* **Dataset excerpt**
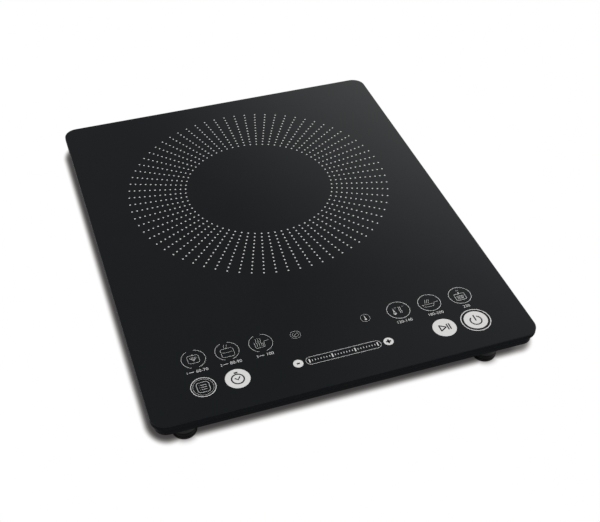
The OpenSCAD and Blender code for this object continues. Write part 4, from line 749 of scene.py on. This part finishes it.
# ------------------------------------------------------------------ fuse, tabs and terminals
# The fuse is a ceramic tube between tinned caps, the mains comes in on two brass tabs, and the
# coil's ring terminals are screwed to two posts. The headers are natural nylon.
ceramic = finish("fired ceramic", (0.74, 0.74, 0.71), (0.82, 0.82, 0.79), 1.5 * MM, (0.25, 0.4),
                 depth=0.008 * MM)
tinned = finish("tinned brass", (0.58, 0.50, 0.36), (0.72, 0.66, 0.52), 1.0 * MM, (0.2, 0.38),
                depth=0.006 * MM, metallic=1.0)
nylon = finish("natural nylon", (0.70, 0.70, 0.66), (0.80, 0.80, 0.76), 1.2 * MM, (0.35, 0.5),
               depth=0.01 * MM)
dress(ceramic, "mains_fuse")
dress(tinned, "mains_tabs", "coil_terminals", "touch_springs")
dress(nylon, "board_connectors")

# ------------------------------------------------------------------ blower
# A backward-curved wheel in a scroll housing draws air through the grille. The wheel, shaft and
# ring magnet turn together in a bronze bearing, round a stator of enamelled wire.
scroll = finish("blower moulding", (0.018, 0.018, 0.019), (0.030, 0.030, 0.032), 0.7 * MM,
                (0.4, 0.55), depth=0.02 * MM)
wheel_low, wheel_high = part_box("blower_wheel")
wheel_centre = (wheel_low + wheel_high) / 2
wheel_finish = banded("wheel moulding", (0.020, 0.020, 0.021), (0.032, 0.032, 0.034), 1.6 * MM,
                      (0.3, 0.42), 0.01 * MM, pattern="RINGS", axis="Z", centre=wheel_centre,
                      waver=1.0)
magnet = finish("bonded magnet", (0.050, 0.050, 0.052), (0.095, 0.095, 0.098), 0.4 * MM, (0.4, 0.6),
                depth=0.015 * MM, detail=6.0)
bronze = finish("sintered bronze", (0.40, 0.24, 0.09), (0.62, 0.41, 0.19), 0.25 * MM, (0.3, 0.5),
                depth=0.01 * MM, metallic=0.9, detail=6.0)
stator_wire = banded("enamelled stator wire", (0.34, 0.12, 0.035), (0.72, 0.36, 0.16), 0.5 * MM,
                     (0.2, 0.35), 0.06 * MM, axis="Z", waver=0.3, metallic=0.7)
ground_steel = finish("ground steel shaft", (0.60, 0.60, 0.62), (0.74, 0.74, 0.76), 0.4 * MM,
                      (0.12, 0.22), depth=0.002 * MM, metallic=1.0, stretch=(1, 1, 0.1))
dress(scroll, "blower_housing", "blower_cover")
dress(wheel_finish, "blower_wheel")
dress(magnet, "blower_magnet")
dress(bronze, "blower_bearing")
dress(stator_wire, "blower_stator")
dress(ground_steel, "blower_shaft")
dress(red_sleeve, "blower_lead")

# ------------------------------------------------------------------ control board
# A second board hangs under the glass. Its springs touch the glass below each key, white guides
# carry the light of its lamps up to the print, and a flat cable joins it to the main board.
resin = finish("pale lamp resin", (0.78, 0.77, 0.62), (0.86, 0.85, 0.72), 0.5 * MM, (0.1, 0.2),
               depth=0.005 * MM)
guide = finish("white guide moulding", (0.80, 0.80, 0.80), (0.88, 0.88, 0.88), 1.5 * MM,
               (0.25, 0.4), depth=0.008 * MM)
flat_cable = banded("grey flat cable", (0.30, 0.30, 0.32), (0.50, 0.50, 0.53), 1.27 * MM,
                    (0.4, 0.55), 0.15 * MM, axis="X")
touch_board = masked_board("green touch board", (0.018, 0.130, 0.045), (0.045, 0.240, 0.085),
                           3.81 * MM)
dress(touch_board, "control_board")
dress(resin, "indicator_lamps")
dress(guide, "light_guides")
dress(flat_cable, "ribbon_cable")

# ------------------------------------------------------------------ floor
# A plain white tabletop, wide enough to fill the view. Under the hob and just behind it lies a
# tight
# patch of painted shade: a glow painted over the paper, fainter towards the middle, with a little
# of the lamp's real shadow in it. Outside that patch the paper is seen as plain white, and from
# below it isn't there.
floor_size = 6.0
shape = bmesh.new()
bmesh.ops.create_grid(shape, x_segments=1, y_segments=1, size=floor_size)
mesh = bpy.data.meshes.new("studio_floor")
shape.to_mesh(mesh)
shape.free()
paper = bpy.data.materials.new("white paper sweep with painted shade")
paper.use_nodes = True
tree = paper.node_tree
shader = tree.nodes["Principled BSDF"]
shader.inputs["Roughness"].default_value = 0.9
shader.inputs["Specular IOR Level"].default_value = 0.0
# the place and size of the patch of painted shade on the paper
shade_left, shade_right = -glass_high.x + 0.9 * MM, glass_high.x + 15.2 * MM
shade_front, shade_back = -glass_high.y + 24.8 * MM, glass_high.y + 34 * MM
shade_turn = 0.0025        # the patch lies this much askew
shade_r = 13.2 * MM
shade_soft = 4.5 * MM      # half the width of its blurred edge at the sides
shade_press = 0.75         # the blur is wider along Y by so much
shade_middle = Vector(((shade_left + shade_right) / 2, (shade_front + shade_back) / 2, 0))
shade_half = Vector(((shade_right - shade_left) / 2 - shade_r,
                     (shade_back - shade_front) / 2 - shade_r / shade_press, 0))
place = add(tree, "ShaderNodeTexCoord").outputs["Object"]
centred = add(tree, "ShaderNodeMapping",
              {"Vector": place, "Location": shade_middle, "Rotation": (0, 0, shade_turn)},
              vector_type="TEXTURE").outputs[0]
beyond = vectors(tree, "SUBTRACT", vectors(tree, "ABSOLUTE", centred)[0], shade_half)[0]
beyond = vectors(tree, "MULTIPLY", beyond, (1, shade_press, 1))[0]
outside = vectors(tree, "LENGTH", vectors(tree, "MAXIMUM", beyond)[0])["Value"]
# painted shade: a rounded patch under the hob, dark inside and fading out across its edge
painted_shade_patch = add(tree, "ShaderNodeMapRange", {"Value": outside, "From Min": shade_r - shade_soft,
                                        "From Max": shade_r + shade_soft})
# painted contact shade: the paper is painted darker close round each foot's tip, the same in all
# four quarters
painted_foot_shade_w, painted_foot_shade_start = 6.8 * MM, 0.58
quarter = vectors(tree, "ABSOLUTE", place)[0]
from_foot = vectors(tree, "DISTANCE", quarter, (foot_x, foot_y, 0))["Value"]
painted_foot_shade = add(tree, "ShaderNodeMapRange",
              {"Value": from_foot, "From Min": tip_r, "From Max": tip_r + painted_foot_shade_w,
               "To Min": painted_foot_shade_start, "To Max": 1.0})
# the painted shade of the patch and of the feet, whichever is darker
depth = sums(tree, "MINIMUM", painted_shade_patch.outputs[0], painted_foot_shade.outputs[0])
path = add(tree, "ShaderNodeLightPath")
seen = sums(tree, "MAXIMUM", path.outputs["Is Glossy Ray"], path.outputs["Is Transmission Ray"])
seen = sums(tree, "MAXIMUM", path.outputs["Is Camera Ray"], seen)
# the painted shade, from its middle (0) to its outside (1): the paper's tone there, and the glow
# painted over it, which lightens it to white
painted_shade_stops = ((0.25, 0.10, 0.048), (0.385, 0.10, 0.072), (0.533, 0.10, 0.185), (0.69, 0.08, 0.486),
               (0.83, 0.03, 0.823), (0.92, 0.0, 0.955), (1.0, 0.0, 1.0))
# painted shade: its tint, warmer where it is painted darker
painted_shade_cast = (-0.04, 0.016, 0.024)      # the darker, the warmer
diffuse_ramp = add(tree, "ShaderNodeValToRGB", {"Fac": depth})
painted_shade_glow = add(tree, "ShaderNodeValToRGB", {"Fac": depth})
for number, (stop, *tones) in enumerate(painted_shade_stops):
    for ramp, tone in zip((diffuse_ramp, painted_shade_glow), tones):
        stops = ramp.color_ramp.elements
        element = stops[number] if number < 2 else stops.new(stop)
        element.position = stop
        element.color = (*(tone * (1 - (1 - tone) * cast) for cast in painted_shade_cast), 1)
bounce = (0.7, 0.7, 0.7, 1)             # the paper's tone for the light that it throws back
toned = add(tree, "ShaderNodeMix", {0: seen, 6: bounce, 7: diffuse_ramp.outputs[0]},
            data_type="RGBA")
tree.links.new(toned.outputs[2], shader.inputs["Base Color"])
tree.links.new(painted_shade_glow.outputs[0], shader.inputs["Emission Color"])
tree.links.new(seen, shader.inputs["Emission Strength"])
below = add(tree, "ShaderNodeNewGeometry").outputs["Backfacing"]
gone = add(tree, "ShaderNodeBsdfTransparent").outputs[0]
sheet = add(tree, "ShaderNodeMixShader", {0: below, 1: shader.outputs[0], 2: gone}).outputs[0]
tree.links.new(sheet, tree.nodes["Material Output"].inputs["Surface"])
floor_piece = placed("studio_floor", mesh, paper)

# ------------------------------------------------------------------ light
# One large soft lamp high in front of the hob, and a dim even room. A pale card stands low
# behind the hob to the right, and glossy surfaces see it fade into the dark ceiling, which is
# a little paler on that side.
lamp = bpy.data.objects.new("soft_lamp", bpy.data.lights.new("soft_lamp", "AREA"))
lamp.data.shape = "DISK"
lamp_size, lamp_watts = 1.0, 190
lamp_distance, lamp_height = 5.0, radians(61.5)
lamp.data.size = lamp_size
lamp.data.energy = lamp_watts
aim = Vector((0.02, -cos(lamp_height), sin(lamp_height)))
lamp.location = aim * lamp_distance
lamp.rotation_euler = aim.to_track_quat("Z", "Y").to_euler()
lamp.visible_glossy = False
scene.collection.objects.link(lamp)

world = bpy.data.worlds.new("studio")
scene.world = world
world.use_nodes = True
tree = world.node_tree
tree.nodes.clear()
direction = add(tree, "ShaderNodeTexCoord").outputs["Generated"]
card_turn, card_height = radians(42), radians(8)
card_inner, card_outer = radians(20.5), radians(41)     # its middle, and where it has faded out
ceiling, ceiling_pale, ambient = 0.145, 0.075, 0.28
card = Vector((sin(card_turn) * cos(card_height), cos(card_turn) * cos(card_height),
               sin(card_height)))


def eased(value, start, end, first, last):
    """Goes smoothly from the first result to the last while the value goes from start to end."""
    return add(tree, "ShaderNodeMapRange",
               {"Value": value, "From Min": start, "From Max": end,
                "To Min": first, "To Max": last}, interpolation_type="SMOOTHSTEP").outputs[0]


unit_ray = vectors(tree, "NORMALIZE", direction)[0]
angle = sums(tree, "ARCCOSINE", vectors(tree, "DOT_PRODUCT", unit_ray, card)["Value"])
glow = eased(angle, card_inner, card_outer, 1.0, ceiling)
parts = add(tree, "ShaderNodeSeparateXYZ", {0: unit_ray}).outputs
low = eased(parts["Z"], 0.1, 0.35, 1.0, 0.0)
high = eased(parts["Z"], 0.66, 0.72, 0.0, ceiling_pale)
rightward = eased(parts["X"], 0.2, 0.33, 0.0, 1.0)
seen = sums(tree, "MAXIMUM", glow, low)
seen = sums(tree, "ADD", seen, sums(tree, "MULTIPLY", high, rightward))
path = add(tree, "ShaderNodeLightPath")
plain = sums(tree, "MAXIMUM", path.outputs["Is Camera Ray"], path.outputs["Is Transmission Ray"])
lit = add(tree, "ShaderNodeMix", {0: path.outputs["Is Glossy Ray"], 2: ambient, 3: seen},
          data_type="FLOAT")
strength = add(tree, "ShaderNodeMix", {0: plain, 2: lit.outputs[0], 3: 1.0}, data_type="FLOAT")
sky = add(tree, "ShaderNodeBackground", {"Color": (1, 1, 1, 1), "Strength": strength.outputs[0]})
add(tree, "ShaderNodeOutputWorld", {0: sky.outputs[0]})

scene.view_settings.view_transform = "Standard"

* **Problem statement**
Every line that holds the string "this" should be returned.

* **Complete answer**
The OpenSCAD and Blender code for this object continues. Write part 4, from line 749 of scene.py on. This part finishes it.
shade_turn = 0.0025        # the patch lies this much askew